— START OF Data listing —
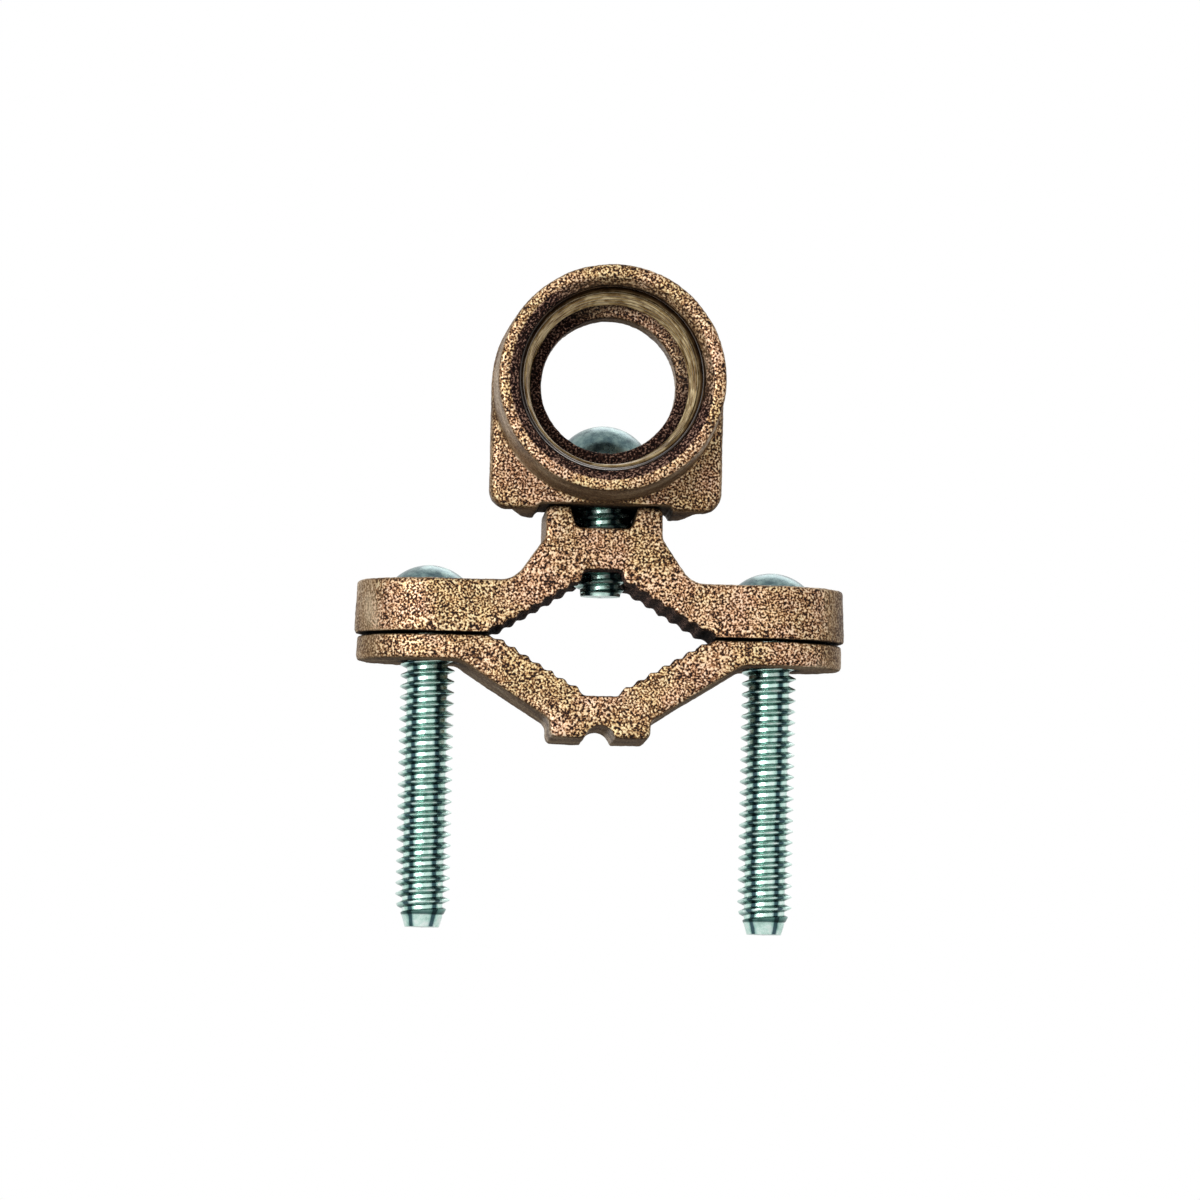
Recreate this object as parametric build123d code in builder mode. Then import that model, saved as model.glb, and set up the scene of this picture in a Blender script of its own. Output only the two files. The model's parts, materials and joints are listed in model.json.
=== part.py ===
from build123d import *
from math import cos, radians, sin, tan
import os

# Earth rod clamp with a conduit hub.
# Two serrated bronze jaws close on a ground rod. Two slotted steel screws draw them together.
# A bronze hub for rigid conduit stands on the upper jaw's yoke, held down by a third screw.
#
# Frame: X runs from clamp screw to clamp screw, Y along the rod, Z up. The origin is the middle
# of the rod's opening, on the parting face of the upper jaw. The hub's mouth faces -Y.
# All sizes are millimetres, all angles degrees.

os.makedirs("parts", exist_ok=True)

# ---------------------------------------------------------------- screws: 1/4-20 round head
thread_diameter = 6.35        # nominal, over the crests
head_diameter = 11.3
head_height = 4.1
slot_width = 1.8
slot_depth = 2.3
tip_diameter = 4.0
lead_in_diameter = 5.0        # over the first, unfinished turns of thread
lead_in_length = 2.4
tip_chamfer = 0.5             # height of the cone at the very tip
clamp_screw_length = 38.1     # 1 1/2 inch under the head
hub_screw_length = 15.9       # 5/8 inch under the head
tapped_clearance = 0.2        # radial, between thread crests and the wall of a tapped hole
drilled_clearance = 0.35      # radial, in a plain drilled hole

# ---------------------------------------------------------------- jaws
screw_spacing = 39.8          # between the axes of the clamp screws
casting_draft = 2.0           # on the side walls of the jaws
cast_edge_radius = 0.45       # softened outer edges of the castings
jaw_gap = 0.3                 # left between the parting faces, screws nipped up
rod_half_width = 13.0         # middle of the opening to the foot of a flank
flank_angle = 31.0            # rise of the serrated flanks
crown_half_width = 2.3        # flat relief between the two flanks
tooth_count = 7               # teeth on each flank
plain_flank = 0.72            # along the flank, from the parting face to the first tooth
tooth_angle = 120.0           # between the two faces of a tooth

upper_jaw_depth = 17.3        # along the rod, at the parting face
upper_ear_thickness = 6.2
upper_edge_land = 0.35        # upright edge between parting face and flank
upper_crown_height = 7.5
flank_slope = 55.0            # outer flank of the upper jaw
flank_top_height = 11.2       # where the outer flank meets the yoke
shoulder_radius = 3.0         # fillet between ear and outer flank
yoke_root_radius = 1.0        # fillet between outer flank and yoke
yoke_half_width = 6.8
yoke_height = 15.0
cheek_radius = 0.8            # rounded tops of the yoke's two cheeks
channel_floor_width = 7.9
channel_depth = 2.6
channel_draft = 15.0          # slope of the channel's side walls
channel_corner_radius = 0.9
seat_diameter = 12.4          # spot-faced seats that the screw heads sink into
seat_depth = 2.1

lower_jaw_depth = 16.6        # along the rod, at the parting face
lower_ear_thickness = 2.9
lower_edge_land = 0.1
lower_crown_height = 6.8
lower_flank_start = 16.5      # from the middle, where the ear turns down into the outer flank
lower_flank_slope = 32.5
foot_half_width = 5.9
foot_depth = 11.75            # parting face to the soles of the feet
flank_root_radius = 1.0       # fillets where the outer flank meets ear and foot
foot_corner_radius = 0.8
notch_radius = 1.75           # half-round notch between the feet
notch_depth = 1.5

# ---------------------------------------------------------------- conduit hub
conduit_bore_diameter = 21.3  # over the roots of the 1/2 inch conduit thread
conduit_bore_depth = 11.2
mouth_diameter = 23.4         # funnel at the mouth
mouth_depth = 1.1
collar_root_diameter = 26.6   # at the plate, from where the collar draws in to its mouth
collar_length = 12.5
collar_draft = 1.0
throat_diameter = 15.6        # way through for the earthing conductor
throat_edge_radius = 0.5      # at the stop shoulder inside the bore
plate_width = 26.9
plate_thickness = 3.9
plate_corner_radius = 2.2
plate_foot = 0.85             # square foot of the plate, under its round part
plate_edge_radius = 0.9       # on the front rim of the plate
skirt_depth = 0.7             # hub hangs this far over the sides of the yoke
skirt_clearance = 1.0         # each side of the yoke
head_room = 0.95              # screw head to the back of the plate
base_width = 18.6             # at the back edge, to which the base narrows from the plate
base_tail = 5.7               # hub screw axis to the back edge of the base
base_corner_radius = 2.0
tongue_length = 1.6           # rib that keys the hub in the yoke's channel
tongue_clearance = 0.15

# ---------------------------------------------------------------- derived places
thread_radius = thread_diameter / 2
tapped_radius = thread_radius + tapped_clearance
drilled_radius = thread_radius + drilled_clearance
flank_length = (rod_half_width - crown_half_width) / cos(radians(flank_angle))
tooth_pitch = (flank_length - plain_flank) / tooth_count
tooth_height = tooth_pitch / 2 / tan(radians(tooth_angle / 2))
section_half_length = screw_spacing / 2 + upper_jaw_depth
flank_run = (flank_top_height - upper_ear_thickness) / tan(radians(flank_slope))
channel_floor = yoke_height - channel_depth
clamp_seat = upper_ear_thickness - seat_depth
hub_underside = yoke_height - skirt_depth
conduit_height = hub_underside + plate_foot + plate_width / 2
hub_seat = conduit_height - throat_diameter / 2
plate_back = head_diameter / 2 + head_room
plate_middle = plate_back + plate_thickness / 2
plate_front = plate_back + plate_thickness
base_root_width = plate_width - 2 * plate_corner_radius
collar_front = plate_front + collar_length
tongue_height = channel_depth - tongue_clearance
foot_rise = (lower_flank_start - foot_half_width) * tan(radians(lower_flank_slope))

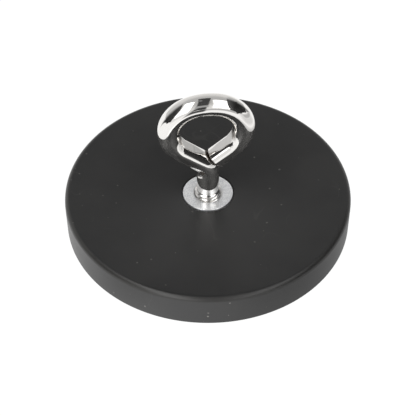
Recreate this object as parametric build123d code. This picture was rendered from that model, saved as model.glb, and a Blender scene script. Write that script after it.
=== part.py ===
from build123d import *
from math import atan2, cos, degrees, pi, radians, sin, sqrt, tan
import os

# A rubber-coated pot magnet with an eye bolt screwed into the bush at its centre.
# Millimetres, +Z up. The origin is the centre of the flat magnetic face underneath, +Z runs
# up the bolt's axis, and +X runs across the width of the eye.

# ---------------------------------------------------------------- driving dimensions

# Rubber jacket
FACE_SKIN = 1.0  # rubber between the magnets and the magnetic face
TOP_SKIN = 1.5  # rubber over the back plate
SIDE_WALL = 3.0  # rubber round the back plate, at the top of the side
SIDE_DRAFT = 0.35  # how much smaller the radius is at the magnetic face
TOP_EDGE_RADIUS = 1.0
FACE_EDGE_RADIUS = 0.4

# Back plate
PLATE_THICKNESS = 2.0
PLATE_MARGIN = 1.0  # plate left outside the outer ring of magnets
PLATE_EDGE_BREAK = 0.2

# Disc magnets, in two rings round the bush
MAGNET_DIAMETER = 10.0
MAGNET_THICKNESS = 4.0
MAGNET_EDGE_BREAK = 0.25
FOOT_GAP = 0.25  # between the bush's foot and the inner ring
RING_GAP = 2.0  # between the two rings
INNER_COUNT = 6
OUTER_COUNT = 12

# Threaded bush
BUSH_DIAMETER = 11.7
BUSH_PROUD = 0.1  # how far its face stands above the rubber
BUSH_EDGE_BREAK = 0.15
FOOT_OVERHANG = 0.9  # the shoulder under the plate that takes the pull
FOOT_EDGE_BREAK = 0.3
COUNTERSINK_DEPTH = 0.45  # 45 degrees, so it widens the bore's radius by as much

# Eye bolt: thread and shank
THREAD_DIAMETER = 5.9  # over the crests of an M6 bolt
THREAD_EXPOSED = 1.2  # thread left above the bush
THREAD_RUN_OUT = 0.35  # height of the cone from the crests to the plain shank
THREAD_LEAD_IN = 0.6
THREAD_CLEARANCE = 0.05  # between the crests and the bush's bore
END_CLEARANCE = 1.0  # from the bolt's end to the bottom of the bush
PLAIN_SHANK = 6.2  # straight wire above the thread's run-out

# Eye bolt: bent eye
WIRE_DIAMETER = 5.15
NECK_INNER_RADIUS = 0.4  # inside of the bend at the top of the shank
SHANK_LEG_ANGLE = 50.3  # the leg that rises from the neck, from vertical
FREE_LEG_ANGLE = 48.9  # the leg that comes back to the neck, from vertical
HOLE_SIDE_RADIUS = 5.0  # inside of the eye, at its two sides
HOLE_CROWN_RADIUS = 8.9  # inside of the eye, at its flatter crown
SIDE_CENTRE_OFFSET = 0.93  # each side arc's centre from the eye's middle
EYE_SHIFT = -0.38  # the eye's middle, sideways from the shank's axis
FREE_END_GAP = 0.05  # between the free end and the neck
FREE_END_ROUND = 0.2  # on the rim of the cut end

# Fit of the moulded jacket round what it holds, and of the plate round the bush
MOULD_CLEARANCE = 0.02
PLATE_HOLE_CLEARANCE = 0.05

# ---------------------------------------------------------------- places that follow

MAGNETS_BOTTOM = FACE_SKIN
PLATE_BOTTOM = MAGNETS_BOTTOM + MAGNET_THICKNESS
PLATE_TOP = PLATE_BOTTOM + PLATE_THICKNESS
JACKET_TOP = PLATE_TOP + TOP_SKIN

BUSH_RADIUS = BUSH_DIAMETER / 2
BUSH_TOP = JACKET_TOP + BUSH_PROUD
BORE_RADIUS = THREAD_DIAMETER / 2 + THREAD_CLEARANCE
FOOT_RADIUS = BUSH_RADIUS + FOOT_OVERHANG

MAGNET_RADIUS = MAGNET_DIAMETER / 2
INNER_PITCH_RADIUS = FOOT_RADIUS + FOOT_GAP + MAGNET_RADIUS
OUTER_PITCH_RADIUS = INNER_PITCH_RADIUS + MAGNET_DIAMETER + RING_GAP
PLATE_RADIUS = OUTER_PITCH_RADIUS + MAGNET_RADIUS + PLATE_MARGIN
JACKET_RADIUS = PLATE_RADIUS + SIDE_WALL

THREAD_TOP = BUSH_TOP + THREAD_EXPOSED
BOLT_BOTTOM = MAGNETS_BOTTOM + END_CLEARANCE
NECK_START = THREAD_TOP + THREAD_RUN_OUT + PLAIN_SHANK

WIRE_RADIUS = WIRE_DIAMETER / 2
NECK_RADIUS = NECK_INNER_RADIUS + WIRE_RADIUS
SIDE_RADIUS = HOLE_SIDE_RADIUS + WIRE_RADIUS
CROWN_RADIUS = HOLE_CROWN_RADIUS + WIRE_RADIUS
SHANK_LEG = radians(SHANK_LEG_ANGLE)
FREE_LEG = radians(FREE_LEG_ANGLE)


def upright(radius, low, high):
    """A cylinder on the Z axis from one height to another."""
    base = (Align.CENTER, Align.CENTER, Align.MIN)
    return Pos(0, 0, low) * Cylinder(radius, high - low, align=base)


def edges_at(solid, height):
    """The edges that lie level at a height."""
    return solid.edges().filter_by_position(Axis.Z, height - 1e-3, height + 1e-3)


def magnet_places():
    """The name and centre of every magnet, ring by ring."""
    rings = [
        ("inner", INNER_COUNT, INNER_PITCH_RADIUS),
        ("outer", OUTER_COUNT, OUTER_PITCH_RADIUS),
    ]
    places = {}
    for ring, count, pitch_radius in rings:
        for index in range(count):
            turn = 2 * pi * index / count
            centre = (pitch_radius * cos(turn), pitch_radius * sin(turn))
            places[f"{ring}_magnet_{index + 1:02d}"] = centre
    return places


def disc_magnet(centre):
    """One disc magnet under the plate, with its edges broken."""
    magnet = upright(MAGNET_RADIUS, MAGNETS_BOTTOM, PLATE_BOTTOM)
    magnet = chamfer(magnet.edges().filter_by(GeomType.CIRCLE), MAGNET_EDGE_BREAK)
    return Pos(*centre, 0) * magnet


def back_plate():
    """The steel disc behind the magnets, bored for the bush."""
    plate = upright(PLATE_RADIUS, PLATE_BOTTOM, PLATE_TOP)
    plate = chamfer(plate.edges().filter_by(GeomType.CIRCLE), PLATE_EDGE_BREAK)
    return plate - upright(BUSH_RADIUS + PLATE_HOLE_CLEARANCE, PLATE_BOTTOM, PLATE_TOP)


def threaded_bush():
    """The turned bush: a plain barrel, a wider foot under the plate and a tapped bore."""
    barrel = upright(BUSH_RADIUS, MAGNETS_BOTTOM, BUSH_TOP)
    barrel = chamfer(edges_at(barrel, BUSH_TOP), BUSH_EDGE_BREAK)
    foot = upright(FOOT_RADIUS, MAGNETS_BOTTOM, PLATE_BOTTOM)
    foot = chamfer(edges_at(foot, MAGNETS_BOTTOM), FOOT_EDGE_BREAK)
    bush = barrel + foot - upright(BORE_RADIUS, MAGNETS_BOTTOM, BUSH_TOP)
    mouth = BORE_RADIUS + COUNTERSINK_DEPTH
    sink = Cone(BORE_RADIUS, mouth, COUNTERSINK_DEPTH, align=(Align.CENTER, Align.CENTER, Align.MAX))
    return bush - Pos(0, 0, BUSH_TOP) * sink


def rubber_jacket(centres):
    """The moulded jacket: a drafted disc, hollow where the plate, magnets and bush sit."""
    base = (Align.CENTER, Align.CENTER, Align.MIN)
    jacket = Cone(JACKET_RADIUS - SIDE_DRAFT, JACKET_RADIUS, JACKET_TOP, align=base)
    jacket = fillet(edges_at(jacket, JACKET_TOP), TOP_EDGE_RADIUS)
    jacket = fillet(edges_at(jacket, 0), FACE_EDGE_RADIUS)
    hollow = upright(PLATE_RADIUS + MOULD_CLEARANCE, PLATE_BOTTOM, PLATE_TOP)
    hollow += upright(BUSH_RADIUS + MOULD_CLEARANCE, PLATE_BOTTOM, JACKET_TOP)
    hollow += upright(FOOT_RADIUS + MOULD_CLEARANCE, MAGNETS_BOTTOM, PLATE_BOTTOM)
    pocket = upright(MAGNET_RADIUS + MOULD_CLEARANCE, MAGNETS_BOTTOM, PLATE_BOTTOM)
    hollow += [Pos(*centre, 0) * pocket for centre in centres]
    return jacket - hollow


class EyePath:
    """The centre-line of the bent eye in the XZ plane, as points (x, z) and arc angles."""

    def __init__(self):
        rise = sqrt((CROWN_RADIUS - SIDE_RADIUS) ** 2 - SIDE_CENTRE_OFFSET**2)
        corner = NECK_RADIUS * tan(SHANK_LEG / 2)
        self.neck_centre = (-NECK_RADIUS, NECK_START)
        self.neck_end = (-corner * sin(SHANK_LEG), NECK_START + corner * (1 + cos(SHANK_LEG)))

        # The rising leg runs on until it touches the left side arc
        left_x = EYE_SHIFT - SIDE_CENTRE_OFFSET
        touch_x = left_x - SIDE_RADIUS * cos(SHANK_LEG)
        touch_z = NECK_START + corner - touch_x / tan(SHANK_LEG)
        self.left_touch = (touch_x, touch_z)
        self.middle = touch_z + SIDE_RADIUS * sin(SHANK_LEG)
        self.left_centre = (left_x, self.middle)
        self.right_centre = (EYE_SHIFT + SIDE_CENTRE_OFFSET, self.middle)
        self.crown_centre = (EYE_SHIFT, self.middle - rise)
        self.crown_turn = degrees(atan2(rise, SIDE_CENTRE_OFFSET))

        # The free leg leaves the right side arc and stops with its end flat on the neck's bend
        along = (sin(FREE_LEG), cos(FREE_LEG))
        self.right_touch = (
            self.right_centre[0] + SIDE_RADIUS * cos(FREE_LEG),
            self.middle - SIDE_RADIUS * sin(FREE_LEG),
        )
        reach = NECK_RADIUS + WIRE_RADIUS + FREE_END_GAP
        end_level = self.neck_centre[0] * along[0] + self.neck_centre[1] * along[1] + reach
        length = self.right_touch[0] * along[0] + self.right_touch[1] * along[1] - end_level
        self.free_end = (
            self.right_touch[0] - length * along[0],
            self.right_touch[1] - length * along[1],
        )

    def wire(self, start):
        """The whole centre-line, from a height on the shank to the free end."""
        with BuildLine(Plane.XZ) as path:
            Line((0, start), (0, NECK_START))
            CenterArc(self.neck_centre, NECK_RADIUS, 0, SHANK_LEG_ANGLE)
            Line(self.neck_end, self.left_touch)
            side_sweep = SHANK_LEG_ANGLE + self.crown_turn
            CenterArc(self.left_centre, SIDE_RADIUS, 180 + SHANK_LEG_ANGLE, -side_sweep)
            CenterArc(self.crown_centre, CROWN_RADIUS, 180 - self.crown_turn, 2 * self.crown_turn - 180)
            CenterArc(self.right_centre, SIDE_RADIUS, self.crown_turn, -self.crown_turn - FREE_LEG_ANGLE)
            Line(self.right_touch, self.free_end)
        return path.wires()[0]


def eye_bolt():
    """The eye bolt: one wire, threaded at its lower end and bent round to its own neck."""
    path = EyePath()
    start = THREAD_TOP
    section = Pos(0, 0, start) * Circle(WIRE_RADIUS)
    bolt = sweep(section, path=path.wire(start))
    flats = bolt.faces().filter_by(GeomType.PLANE)
    free_face = flats.sort_by_distance((path.free_end[0], 0, path.free_end[1]))[0]
    bolt = fillet(free_face.edges(), FREE_END_ROUND)

    thread = upright(THREAD_DIAMETER / 2, BOLT_BOTTOM, THREAD_TOP)
    thread = chamfer(edges_at(thread, BOLT_BOTTOM), THREAD_LEAD_IN)
    base = (Align.CENTER, Align.CENTER, Align.MIN)
    run_out = Cone(THREAD_DIAMETER / 2, WIRE_RADIUS, THREAD_RUN_OUT, align=base)
    return bolt + thread + Pos(0, 0, THREAD_TOP) * run_out


def save(solid, name):
    """Write one piece to its own file, named after the piece."""
    export_step(solid, os.path.join("parts", name + ".step"))


os.makedirs("parts", exist_ok=True)

magnets = magnet_places()
save(rubber_jacket(magnets.values()), "rubber_jacket")
save(back_plate(), "back_plate")
save(threaded_bush(), "threaded_bush")
save(eye_bolt(), "eye_bolt")
for magnet_name, magnet_centre in magnets.items():
    save(disc_magnet(magnet_centre), magnet_name)
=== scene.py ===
import logging
import math
from collections.abc import Callable, Iterable
from dataclasses import dataclass
from enum import Enum

import bmesh
import bpy
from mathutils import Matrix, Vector


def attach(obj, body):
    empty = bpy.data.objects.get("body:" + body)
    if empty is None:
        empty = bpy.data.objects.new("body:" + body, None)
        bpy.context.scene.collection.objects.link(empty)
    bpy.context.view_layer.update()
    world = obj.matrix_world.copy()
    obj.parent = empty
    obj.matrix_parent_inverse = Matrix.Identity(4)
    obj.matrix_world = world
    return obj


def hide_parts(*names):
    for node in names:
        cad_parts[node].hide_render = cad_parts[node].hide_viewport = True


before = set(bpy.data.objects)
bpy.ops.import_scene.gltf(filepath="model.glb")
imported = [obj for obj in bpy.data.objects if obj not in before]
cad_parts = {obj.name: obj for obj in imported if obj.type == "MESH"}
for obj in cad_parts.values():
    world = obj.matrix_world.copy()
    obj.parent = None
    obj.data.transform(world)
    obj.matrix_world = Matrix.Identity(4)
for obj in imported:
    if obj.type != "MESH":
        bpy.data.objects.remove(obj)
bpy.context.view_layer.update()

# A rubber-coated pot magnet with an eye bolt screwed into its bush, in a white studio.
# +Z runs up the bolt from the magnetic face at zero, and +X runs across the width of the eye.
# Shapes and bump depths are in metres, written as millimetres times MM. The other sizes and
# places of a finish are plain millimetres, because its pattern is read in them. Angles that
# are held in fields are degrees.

MM = 0.001
WELD = 0.001 * MM
FULL_TURN = 2 * math.pi
Colour = tuple[float, float, float, float]
Place = tuple[float, float, float]
Node = bpy.types.Node
Socket = bpy.types.NodeSocket
Sockets = dict[str, Socket]
log = logging.getLogger("pot_magnet")


class Slot(Enum):
    """The record's material slots for the new pieces; they are passed along but not used."""

    RUBBER = "jacket_rubber"
    BUSH = "zinc_steel"
    BOLT = "bright_plate"


class Pick(Enum):
    """What a selection in edit mode is made of."""

    VERTS = "VERT"
    EDGES = "EDGE"


class Turn(Enum):
    """The axis that a spin goes round, seen so that a positive angle runs anticlockwise."""

    IN_THE_ROUND = (0.0, 0.0, -1.0)
    IN_THE_SIDE = (0.0, 1.0, 0.0)


# ------------------------------------------------------------------ hand tools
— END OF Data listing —
▶ _Instructions for the task_:
Your task is to retype the entries verbatim, starting with the line that holds "magnets = magnet_places()" and stopping after the line that holds "obj.parent = empty".

▶ _Full answer_:
magnets = magnet_places()
save(rubber_jacket(magnets.values()), "rubber_jacket")
save(back_plate(), "back_plate")
save(threaded_bush(), "threaded_bush")
save(eye_bolt(), "eye_bolt")
for magnet_name, magnet_centre in magnets.items():
    save(disc_magnet(magnet_centre), magnet_name)
=== scene.py ===
import logging
import math
from collections.abc import Callable, Iterable
from dataclasses import dataclass
from enum import Enum

import bmesh
import bpy
from mathutils import Matrix, Vector


def attach(obj, body):
    empty = bpy.data.objects.get("body:" + body)
    if empty is None:
        empty = bpy.data.objects.new("body:" + body, None)
        bpy.context.scene.collection.objects.link(empty)
    bpy.context.view_layer.update()
    world = obj.matrix_world.copy()
    obj.parent = empty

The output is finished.